As he watched the eyeless face with its jaw moving rapidly up and down, Winston had a curious feeling that this was not a real human being but some kind of dummy. It was not the man's brain that was speaking; it was his larynx. The stuff that was coming out of him consisted of words, but it was not speech in the true sense: it was a noise uttered in unconsciousness, like the quacking of a duck.

Or, as Smith's colleague Syme put it:

"There is a word in Newspeak," said Syme. "I don't know if you know it: duckspeak, to quack like a duck. It is one of those interesting words that have two contradictory meanings. Applied to an opponent, it is abuse; applied to someone you agree with, it is praise."

Clearly, when Governor Sarah Palin quotes the New York Times as BOTH authoritative source AND reviled object of derision at the same time, she engages in unadulterated duckspeaking. Applied to Republican Party propagandists she admires -- like David Brooks and William Kristol -- the New York Times means "uncritical approval." Applied to critics of Republican Party corporate crypto-fascism -- like Paul Krugman, Bob Herbert, or Frank Rich -- the New York Times means "anathema."

I suggest, therefore, that we label Governor Palin's trademark bullshit word-salad as pure Orwellian duckspeaking and have done with further attempts at analyzing her incoherent fascist orthodoxy, since as Orwell said about her type of orthodox Barbie Doll duckspeaking:

Orthodoxy means not thinking -- not needing to think.
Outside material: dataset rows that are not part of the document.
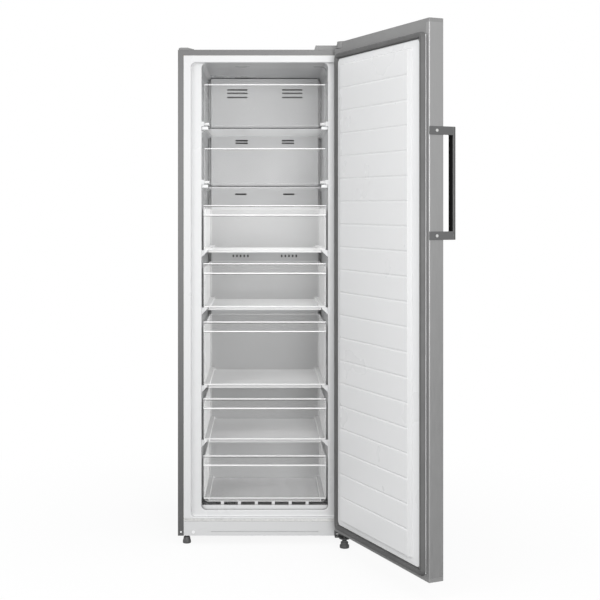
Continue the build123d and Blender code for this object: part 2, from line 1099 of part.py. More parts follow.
coil_plane = Plane(origin=(0, coil_y, 0), x_dir=(0, 0, 1), z_dir=(0, 1, 0))
coil_wire = serpentine(
    coil_plane,
    coil_bottom,
    coil_pitch,
    -coil_half_length,
    coil_half_length,
    coil_passes,
)
with BuildPart() as evaporator_coil:
    with BuildSketch(Plane(origin=coil_wire @ 0, z_dir=coil_wire % 0)) as section:
        Circle(coil_tube / 2)
    sweep(section.sketch, path=coil_wire)
save(evaporator_coil.part, "evaporator_coil")

fin_pitch = 2 * (coil_half_length - fin_margin) / (fin_count - 1)
with BuildPart() as evaporator_fins:
    for i in range(fin_count):
        x = -coil_half_length + fin_margin + i * fin_pitch
        with BuildSketch(side(x - fin_thickness / 2)) as fin:
            between(
                duct_front + duct_wall + fin_front_gap,
                cavity_back,
                coil_bottom - fin_margin,
                coil_top + fin_margin,
            )
            with Locations((coil_y, (coil_bottom + coil_top) / 2)):
                with GridLocations(0, coil_pitch, 1, coil_passes):
                    Circle(coil_tube / 2 + fin_fit, mode=Mode.SUBTRACT)
        extrude(fin.sketch, amount=fin_thickness)
save(evaporator_fins.part, "evaporator_fins")

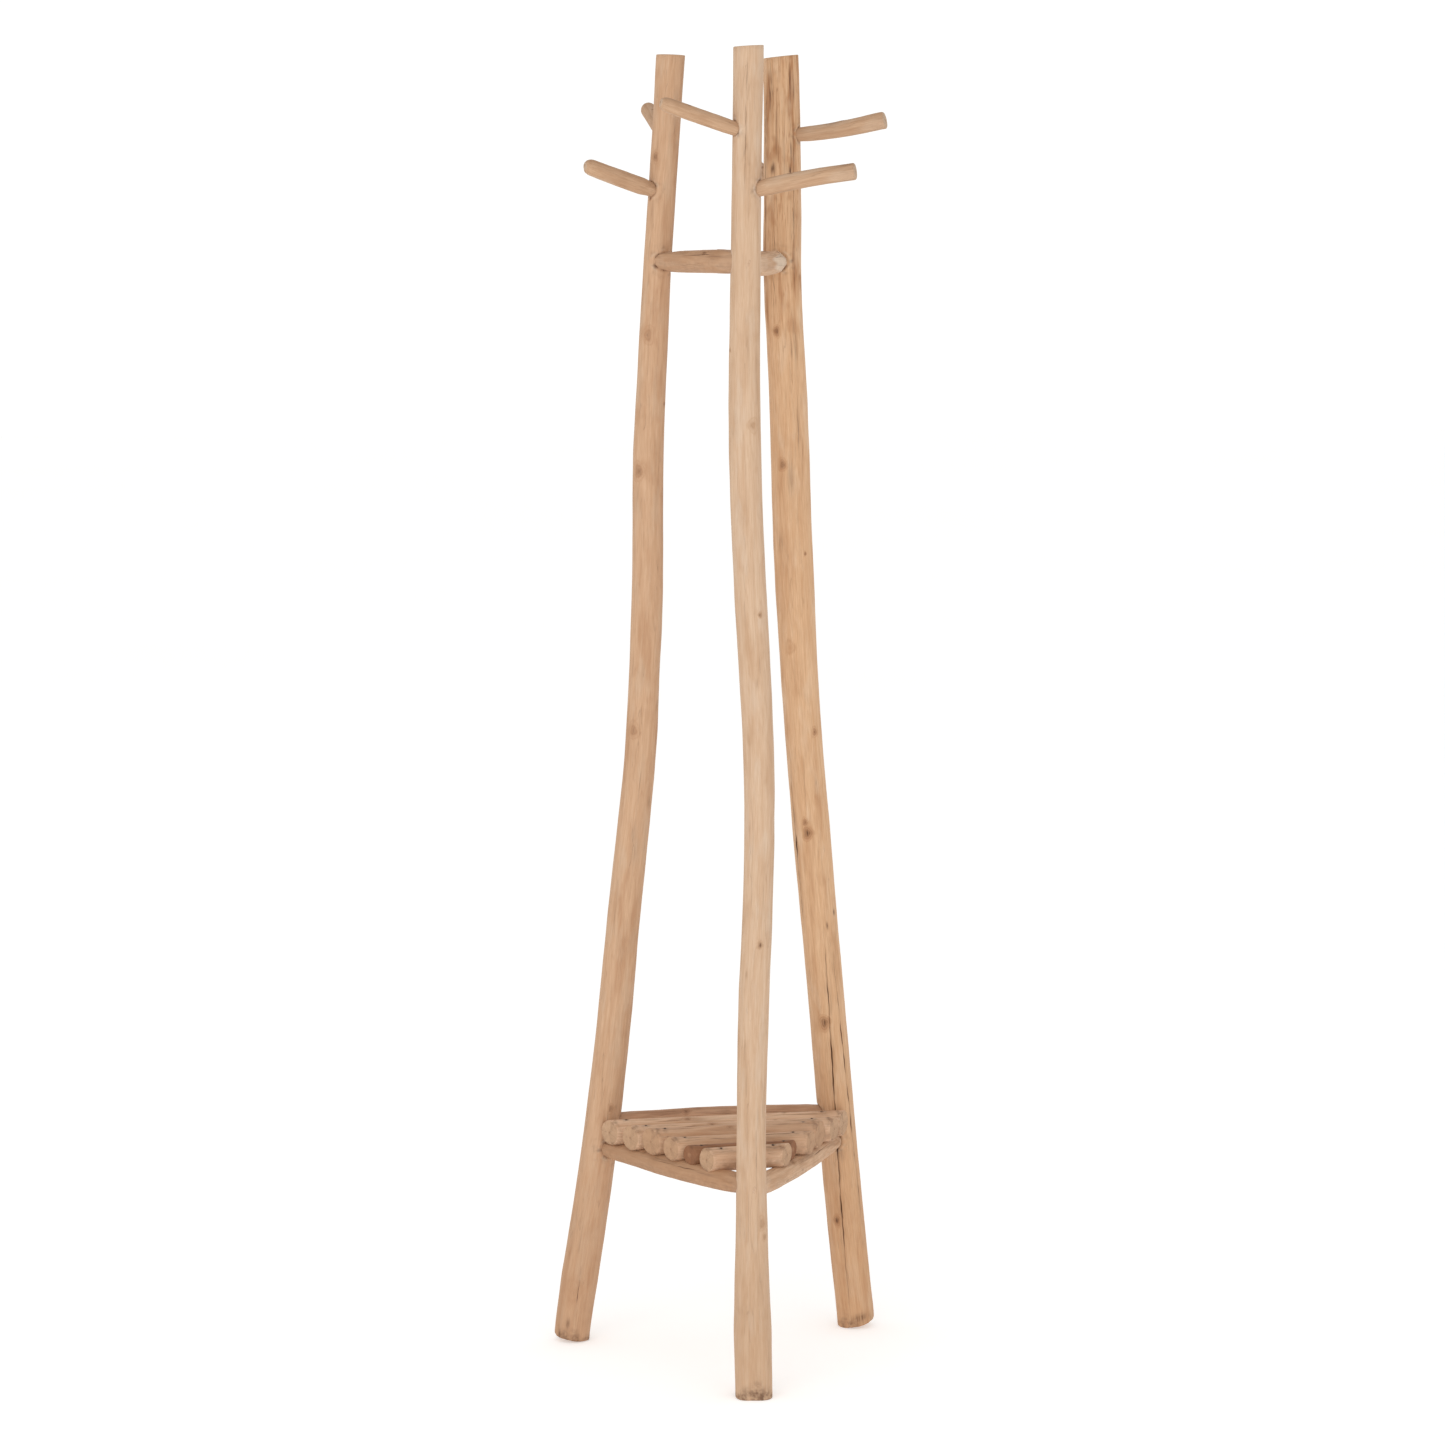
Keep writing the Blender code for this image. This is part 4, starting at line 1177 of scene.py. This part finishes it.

Orthodoxy is unconsciousness.

The thoroughly conservative editor of Newsweeek, Fareed Zakaria, concisely nailed the truth about duckspeaking Sarah Palin: "It's not that she doesn't know the answer to a specific question, but that she doesn't even understand the question."

As Frank Zappa sang of the vapid mall-hopping high school girls of California's San Fernando Valley, so must we say of duckspeaking Governor Sarah Palin:

"She's a Valley Girl, fer shure fer shure. She's a Valley Girl; there is no cure."

The New York Times is hardly ever wrong. And Brutus is an honorable man.